Does IBM Have a Toll Booth on the Internet?

Topics: amazon, cloud computing, ec2, enterprise, ibm, s3 | 2 Comments »

2 Responses to “The IBM Amazon Missing Link”

  1. Jay Says:
    December 17th, 2007 at 9:59 pm

    As I mentioned in my comment to James’ post I have to believe that there’s some missing link, though I think it has to include Yahoo & Google in there somehow too.

    However, I disagree with you that IBM will attempt another OS2. You suggest “IBM will probably try to do everything themselves and go directly to the customers.” however, IBM’s not traditionally good with the class of customers that Amazon’s catering too, i.e. really_small and small business.

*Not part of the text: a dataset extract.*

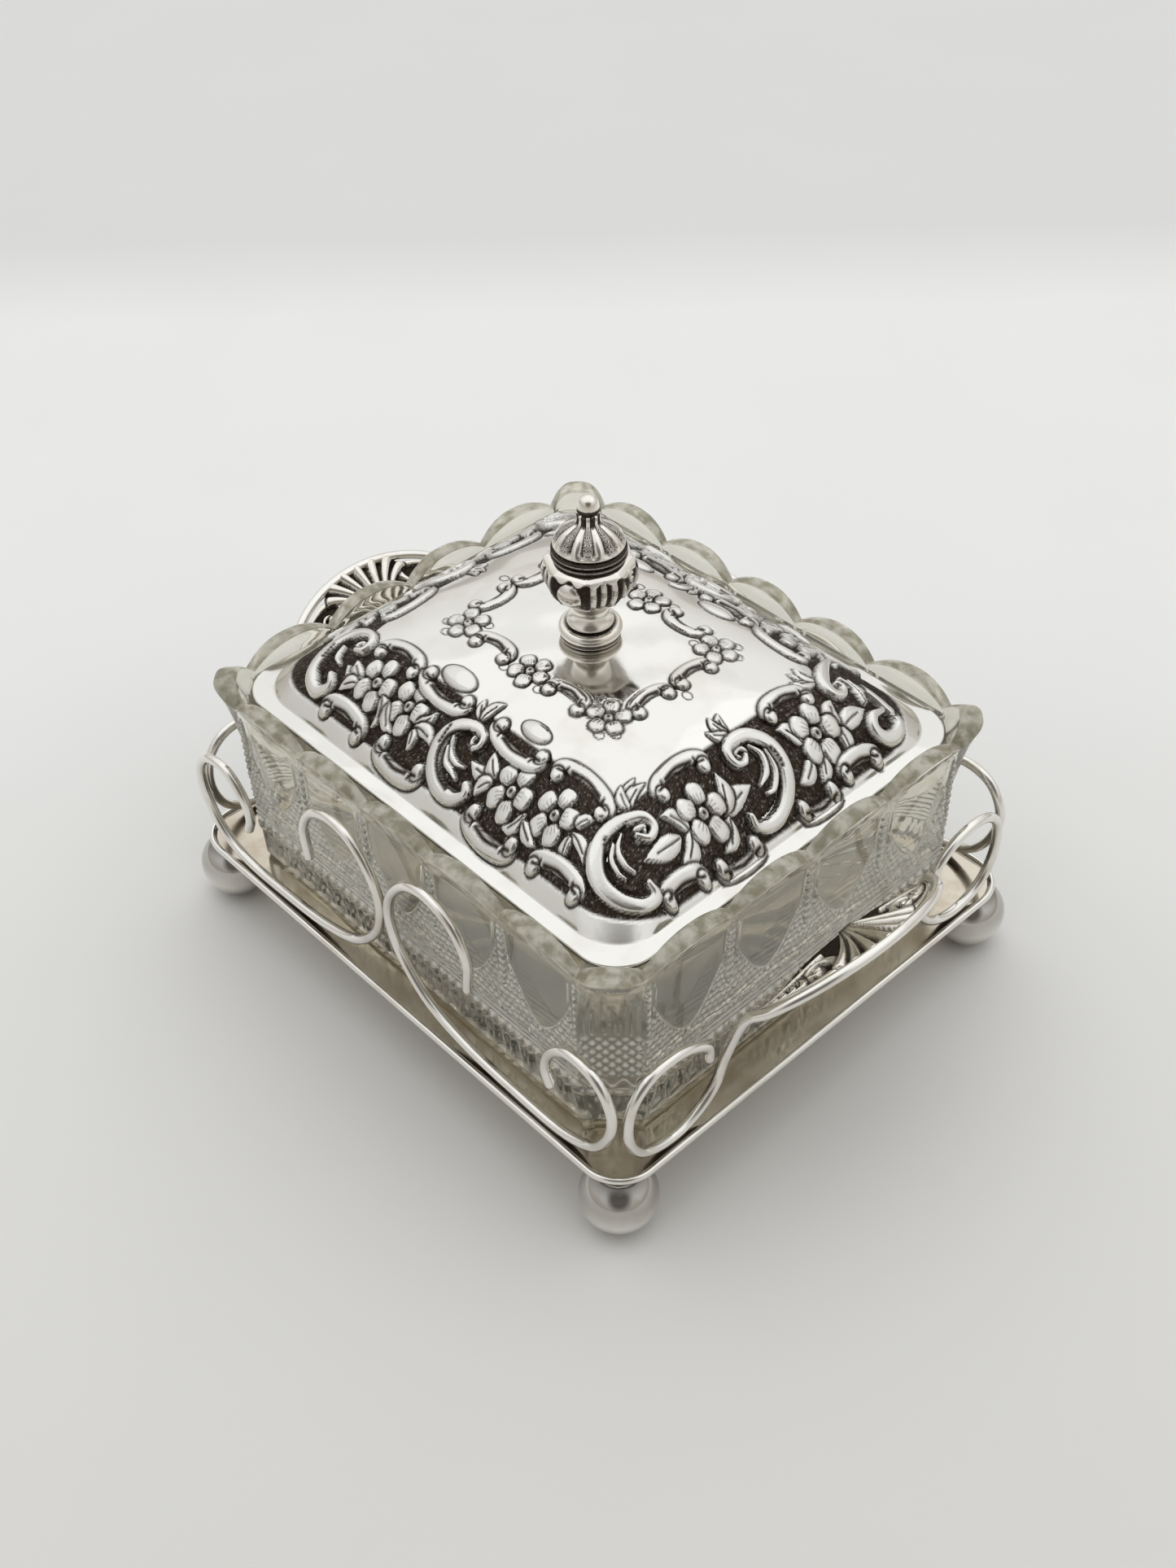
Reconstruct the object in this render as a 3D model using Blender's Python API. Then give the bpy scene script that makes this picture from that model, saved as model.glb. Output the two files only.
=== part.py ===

    IBM’s philosophy will probably be the belief that they can be “the man behind the man who’s supporting the man”. In other words, Amazon can support the end customer and IBM will attempt to position themselves as the enabler with Amazon.

    As you mentioned there’s some overlap between Amazon and Google, and don’t forget that IBM and Google are “partners” in the Cloud Computing initiative, see;

    Of course it’s really written as Google’s show with IBM as, the man behind the man…

    But you’re right to point out that “Blue Cloud” is different then the Business Week article…

    Looks like there’s a lot of storm fronts afloat with all these clouds.

  2. John Says:
    December 18th, 2007 at 12:52 pm


    “they can be “the man behind the man who’s supporting the man”.”

    I like that. IBM is such a dichotomy. They are a company that has virtually defined operating systems, relational database technology, and even put binary switches on electrons. Then they turn around and produce OS/2 and almost kill DB2. IMHO, the only time they partner well is when they plan on buying a company. The Goolge gig will could turn into another Microsoft. I think IBM is back to the pre-Lou era where they make 5-10 year decisions and they are not reacting to the current sign posts. Heck what do I know? You are right it will be really fun to watch next year and either way I think the consumer will benefit.

    Thanks for commenting on my blog.